Although US prosecutors could not prove his involvement in 26/11, they established that Rana provided material support to Pakistan-based terror group Lashkar-e-Tayyeba (LeT) for the 2008 attack in Mumbai and then helped plot murder in Denmark, including a plan to behead employees of Morgenavisen Jyllands-Posten, a Danish newspaper, for publishing caricatures of the Prophet.
In 2013, Rana was sentenced to 14 years in prison and five years of supervised release for conspiracy to provide material support to the Denmark terrorist plot, and providing the same to LeT.
He was convicted on 9 June 2011. While sentencing Rana, US District Judge Harry Leinenweber noted: “This certainly was a dastardly plot.”
According to a 2013 US Department of Justice document, Rana was found to have provided material support to Lashkar from late 2005 to October 2009.
“Lashkar planned and carried out the November 2008 attacks in Mumbai that killed more than 160 people, including six Americans, before initially planning the terrorist attack in Denmark in retaliation for the newspaper’s publication of cartoons depicting the Prophet Mohammed. Rana was acquitted of conspiracy to provide material support to the Mumbai attacks,” the document said.
The US Department of Justice also said that it was established during trial that Rana provided critical support to Headley and other terrorists from his base in the US, knowing that they were plotting attacks overseas.
Rana was one of two defendants to be convicted, among a total of eight who were indicted.
In March 2010, Headley had pleaded guilty to 12 terrorism charges, including aiding and abetting the murders of the six Americans in Mumbai.
Rana was also named as a key accused in the NIA’s December 2011 chargesheet against Headley and nine others for their involvement in the Mumbai attack.
In a post-arrest statement in October 2009, Tahawwur Hussain Rana admitted to knowing that Lashkar was a terrorist organisation, and that Headley had attended training camps that the group operated in Pakistan, according to the US document.
Headley, too, testified that he had attended the training camps on five separate occasions between 2002 and 2005.
“In late 2005, Headley received instructions from members of Lashkar to travel to India to conduct surveillance, which he did five times leading up to the Mumbai attacks three years later that killed more than 160 people and wounded hundreds more,” the document said.

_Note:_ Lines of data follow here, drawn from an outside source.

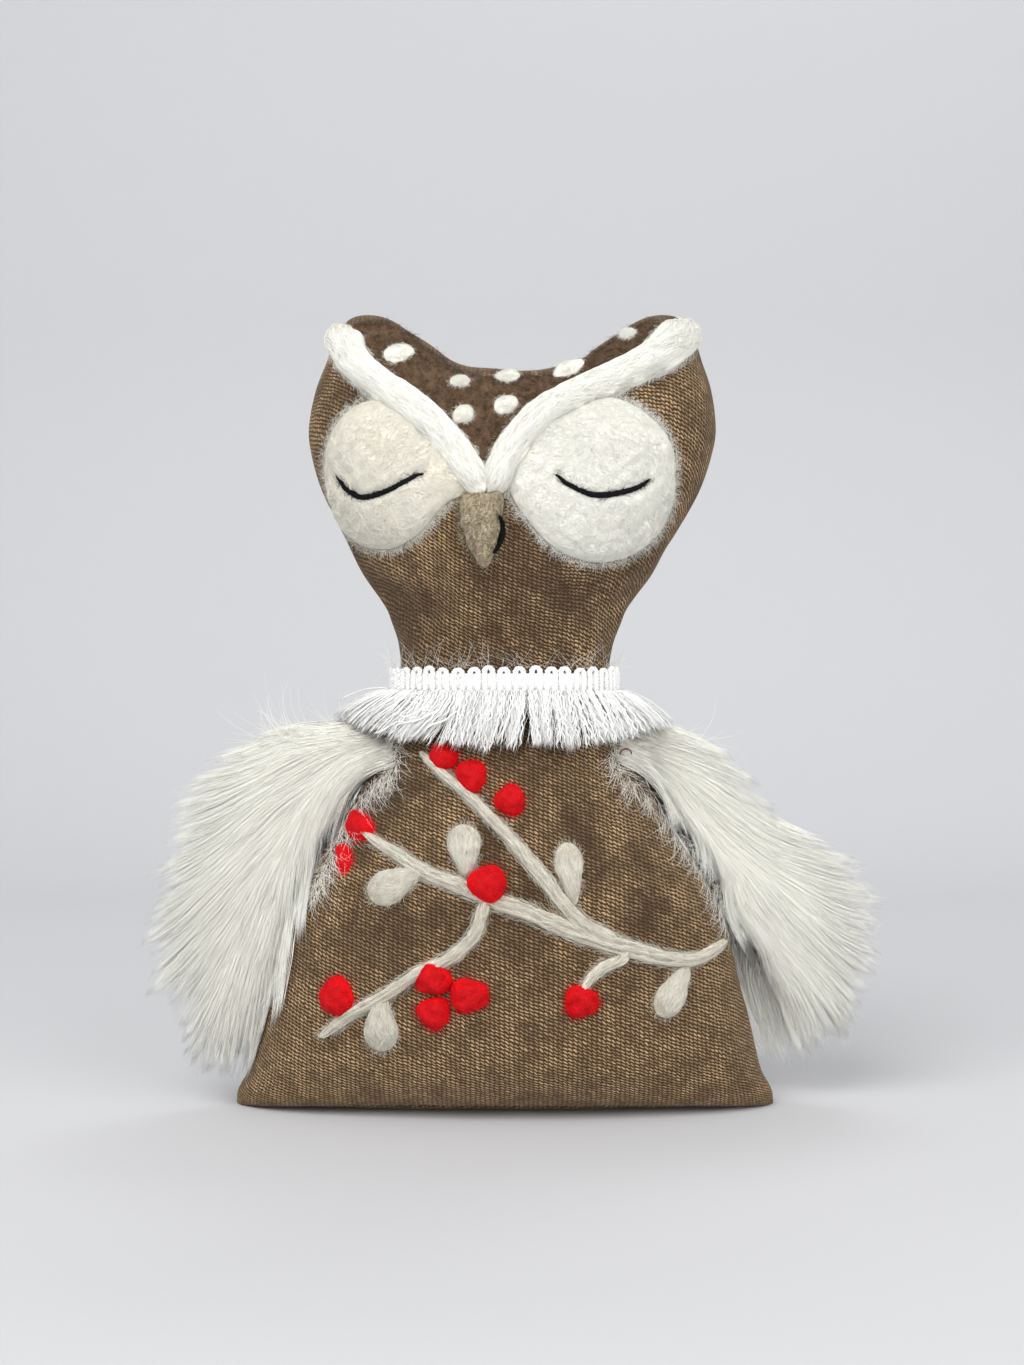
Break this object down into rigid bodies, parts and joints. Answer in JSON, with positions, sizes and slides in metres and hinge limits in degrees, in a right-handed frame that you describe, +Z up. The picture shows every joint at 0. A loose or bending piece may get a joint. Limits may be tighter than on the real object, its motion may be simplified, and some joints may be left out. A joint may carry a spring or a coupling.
{
  "type": "plush owl",
  "caption": "Stuffed cloth owl with closed felted eyes, a berry sprig, a fringed collar and fur wings that lift at the shoulders.",
  "frame": {"origin": "middle of the flat base panel's underside, on the surface that the owl stands on", "axes": "+Z up from the base to the ear tips; the owl faces -Y; +X is to the right as seen from the front"},
  "size_m": [0.2444, 0.0804, 0.2567],
  "materials": {
    "brown_velour": "brushed knitted velour",
    "dark_felt": "needle-felted wool",
    "ivory_wool": "needle-felted wool",
    "twig_wool": "needle-felted wool roving",
    "red_wool": "needle-felted wool",
    "beak_felt": "matted tweedy felt",
    "black_thread": "twisted cotton thread",
    "white_trim": "glossy rayon",
    "white_fur": "long silky pile",
    "fur_cloth": "knitted backing",
    "fibrefill": "loose polyester fibre",
    "pellet_cloth": "plain weave"
  },
  "bodies": {
    "body": {"body_front_panel": "brown_velour", "body_back_panel": "brown_velour", "base_panel": "brown_velour", "body_stuffing": "fibrefill", "pellet_pouch": "pellet_cloth", "collar_band": "white_trim", "collar_fringe": "white_trim", "twig_main": "twig_wool", "twig_upper": "twig_wool", "twig_lower": "twig_wool", "twig_small": "twig_wool", "leaf_1": "twig_wool", "leaf_2": "twig_wool", "leaf_3": "twig_wool", "leaf_4": "twig_wool", "leaf_5": "twig_wool", "berry_1": "red_wool", "berry_2": "red_wool", "berry_3": "red_wool", "berry_4": "red_wool", "berry_5": "red_wool", "berry_6": "red_wool", "berry_7": "red_wool", "berry_8": "red_wool", "berry_9": "red_wool", "berry_10": "red_wool", "berry_11": "red_wool"},
    "head": {"head_front_panel": "brown_velour", "head_back_panel": "brown_velour", "head_stuffing": "fibrefill", "forehead_patch": "dark_felt", "forehead_dot_1": "ivory_wool", "forehead_dot_2": "ivory_wool", "forehead_dot_3": "ivory_wool", "forehead_dot_4": "ivory_wool", "forehead_dot_5": "ivory_wool", "forehead_dot_6": "ivory_wool", "forehead_dot_7": "ivory_wool", "eye_disc_left": "ivory_wool", "eye_disc_right": "ivory_wool", "eyelid_stitch_left": "black_thread", "eyelid_stitch_right": "black_thread", "brow_left": "ivory_wool", "brow_right": "ivory_wool", "beak": "beak_felt", "beak_stitch": "black_thread"},
    "wing_left": {"wing_left_backing": "fur_cloth", "wing_left_front_fur": "white_fur", "wing_left_back_fur": "white_fur"},
    "wing_right": {"wing_right_backing": "fur_cloth", "wing_right_front_fur": "white_fur", "wing_right_back_fur": "white_fur"}
  },
  "joints": [
    {"name": "neck_nod", "type": "hinge", "parent": "body", "child": "head", "pos_m": [0, 0, 0.1378], "axis": [1, 0, 0], "range_deg": [-10, 10], "stiffness_Nm_per_rad": 0.4},
    {"name": "wing_left_lift", "type": "hinge", "parent": "body", "child": "wing_left", "pos_m": [-0.04624, -0.007, 0.106], "axis": [0, 1, 0], "range_deg": [0, 75]},
    {"name": "wing_right_lift", "type": "hinge", "parent": "body", "child": "wing_right", "pos_m": [0.04624, 0.004, 0.106], "axis": [0, -1, 0], "range_deg": [0, 75]}
  ]
}
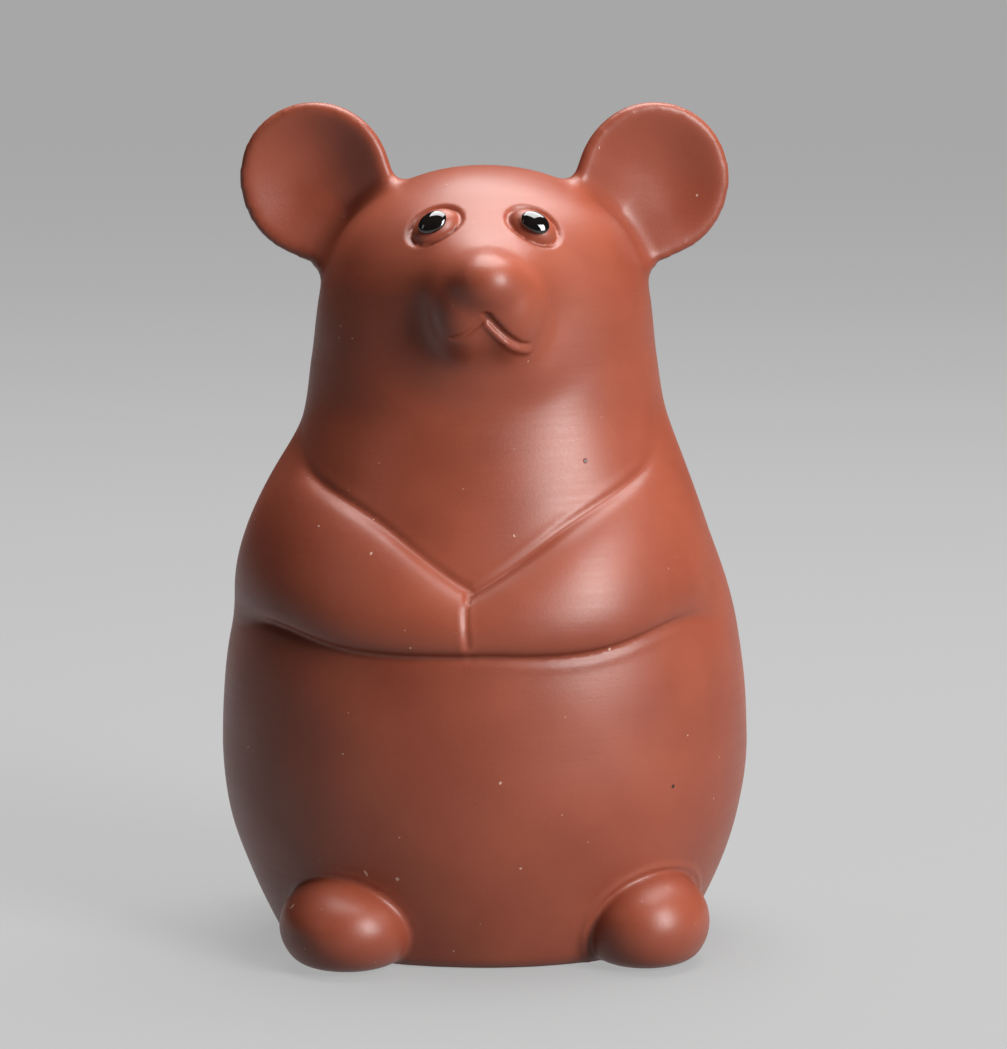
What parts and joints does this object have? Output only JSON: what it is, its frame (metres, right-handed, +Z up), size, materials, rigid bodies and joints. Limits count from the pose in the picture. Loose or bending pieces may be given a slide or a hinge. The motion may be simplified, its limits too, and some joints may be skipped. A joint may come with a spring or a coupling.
{
  "type": "tea pet",
  "caption": "Seated mouse tea pet in unglazed red clay, hollow, with cupped ears, folded arms and black glazed pupils.",
  "frame": {"origin": "centre of the torso's flat base, on the table", "axes": "+Z up, the mouse looks along -Y, +X to the right of someone who looks it in the face"},
  "size_m": [0.0504, 0.0452, 0.08],
  "materials": {
    "red_clay": "unglazed, burnished to a satin sheen",
    "black_glaze": "gloss"
  },
  "bodies": {
    "root": {"clay_body": "red_clay", "left_pupil": "black_glaze", "right_pupil": "black_glaze"}
  },
  "joints": []
}
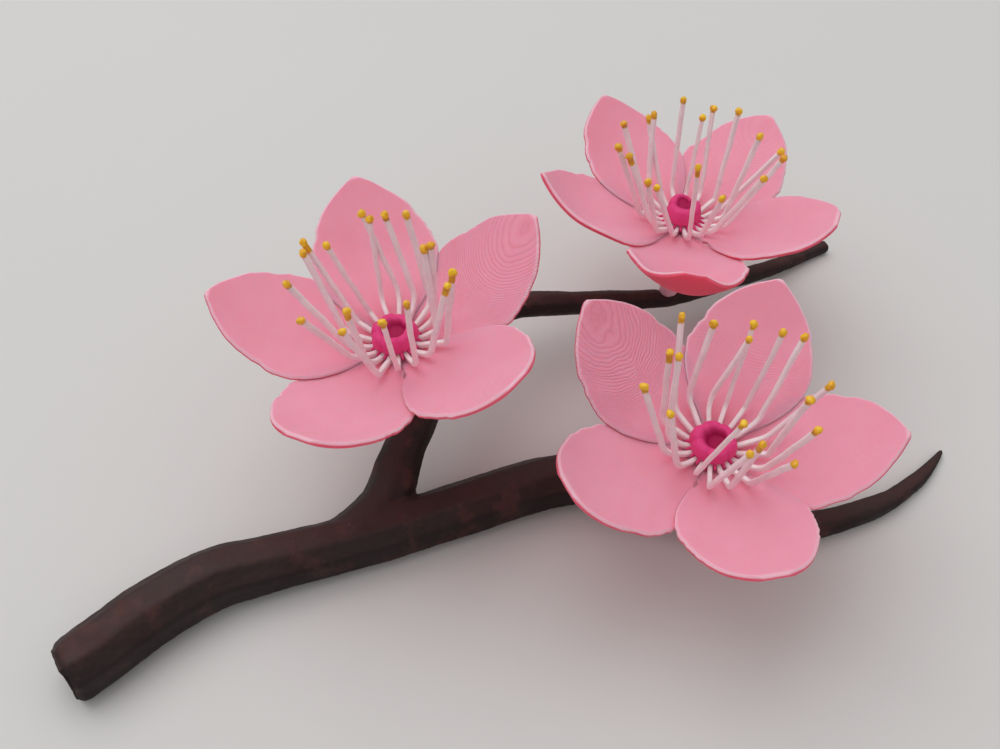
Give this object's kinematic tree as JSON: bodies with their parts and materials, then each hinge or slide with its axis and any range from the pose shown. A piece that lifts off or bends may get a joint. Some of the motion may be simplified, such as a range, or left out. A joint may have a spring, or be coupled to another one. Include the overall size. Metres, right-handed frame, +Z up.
{
  "type": "3d-printed cherry blossom sprig",
  "caption": "Printed ornament: a forked brown branch lying down with open pink cherry blossoms on short stalks, each with a magenta cup and a star of white, yellow-tipped stamens",
  "frame": {"origin": "on the flat underside of the branch, at the fork, in the plane of the surface it lies on", "axes": "+X along the sprig, from the thick cut end of the branch to its thin tips; +Y from the main limb towards the arm and the far blossom; +Z up, out of the surface it lies on"},
  "size_m": [0.1852, 0.1366, 0.0644],
  "materials": {
    "branch": "dark brown printed plastic, rubbed with a redder brown",
    "petals": "pink printed plastic with fine layer contours",
    "stamens": "off-white, slightly translucent printed strips",
    "anthers": "drops of yellow paint on the stamens' ends",
    "centre": "magenta printed plastic"
  },
  "bodies": {
    "root": {"branch": "branch", "petals_left": "petals", "stamens_left": "stamens", "centre_left": "centre", "petals_far": "petals", "stamens_far": "stamens", "centre_far": "centre", "petals_right": "petals", "stamens_right": "stamens", "centre_right": "centre"}
  },
  "joints": []
}
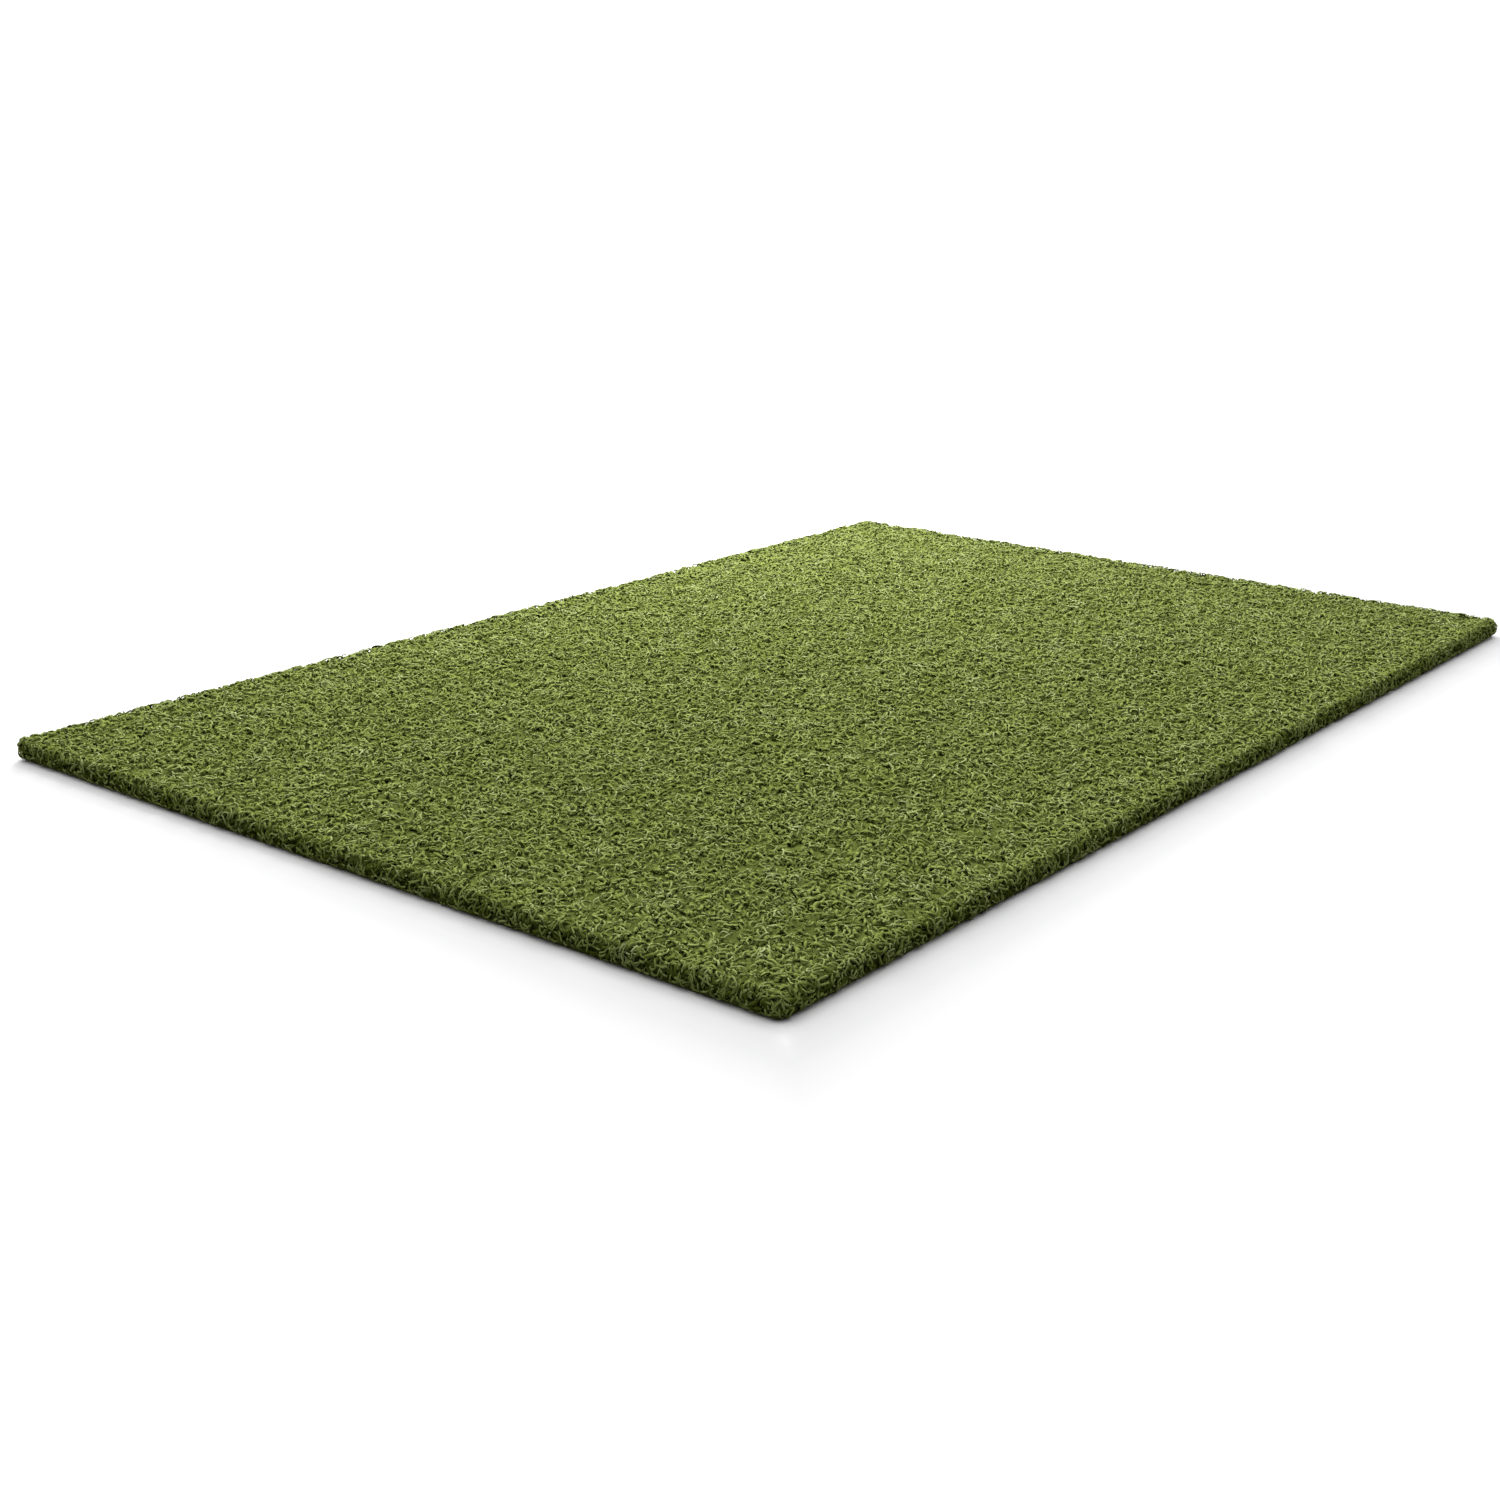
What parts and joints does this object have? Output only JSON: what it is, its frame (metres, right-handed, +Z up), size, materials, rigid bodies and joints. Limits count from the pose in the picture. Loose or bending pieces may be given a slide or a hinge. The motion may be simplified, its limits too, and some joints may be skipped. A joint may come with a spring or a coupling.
{
  "type": "golf hitting mat",
  "caption": "Rectangular golf hitting mat of dense curled green nylon turf on a thin foam and rubber backing, with rounded edges, that lies flat on the floor.",
  "frame": {"origin": "on the floor, under the middle of the mat", "axes": "+X along the mat's short side, +Y along its long side, +Z up out of the pile"},
  "size_m": [1, 1.5, 0.025],
  "materials": {
    "turf_yarn": "matte curled nylon yarn, olive green with lighter strands",
    "primary_cloth": "woven tape cloth, dark green",
    "lock_coating": "satin cured coating, dark grey",
    "secondary_cloth": "open leno-woven cloth, grey",
    "adhesive_film": "thin translucent amber glue film",
    "pad_foam": "fine closed-cell foam, black",
    "nonslip_rubber": "embossed matt rubber, black"
  },
  "bodies": {
    "root": {"nonslip_base": "nonslip_rubber", "foam_pad": "pad_foam", "pad_adhesive": "adhesive_film", "secondary_backing": "secondary_cloth", "tuft_lock_coating": "lock_coating", "primary_backing": "primary_cloth", "turf_pile": "turf_yarn"}
  },
  "joints": []
}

“In the early summer of 2006, Headley and two Lashkar members discussed opening an immigration office in Mumbai as a cover for his surveillance activities,” it added.
According to US authorities, Headley testified that he traveled to Chicago and advised Rana, “his long-time friend” since the time they attended high school together in Pakistan, of his assignment to “scout potential targets in India”.
“Headley obtained approval from Rana, who owned First World Immigration Services in Chicago and elsewhere, to open a First World office in Mumbai as cover for his activities,” the document said.
Rana then directed an individual associated with First World to prepare documents supporting Headley’s cover story and advised Headley on how to obtain a visa for travel to India, according to Headley’s testimony, as well as e-mails and other documents that corroborated his account, it said. 
For the Denmark terror plot, Headley testified that, in the fall of 2008, he met with an LeT member in Karachi, Pakistan, and was instructed to conduct surveillance of the Jyllands-Posten offices in Copenhagen and Aarhus, the US document said.
Headley also said that, in late 2008 and early 2009, after reviewing with Tahawwur Hussain Rana how he had performed surveillance of the targets attacked in Mumbai, he advised Rana on the planned attack in Denmark.
“Headley obtained Rana’s approval and assistance to identify himself as a representative of First World and gain access to the newspaper’s offices by falsely expressing interest in placing advertising for First World in the newspaper,” the document said.
“Headley and Rana caused business cards to be made that identified Headley as a representative of the Immigration Law Center, the business name of First World, according to the evidence at trial,” it added.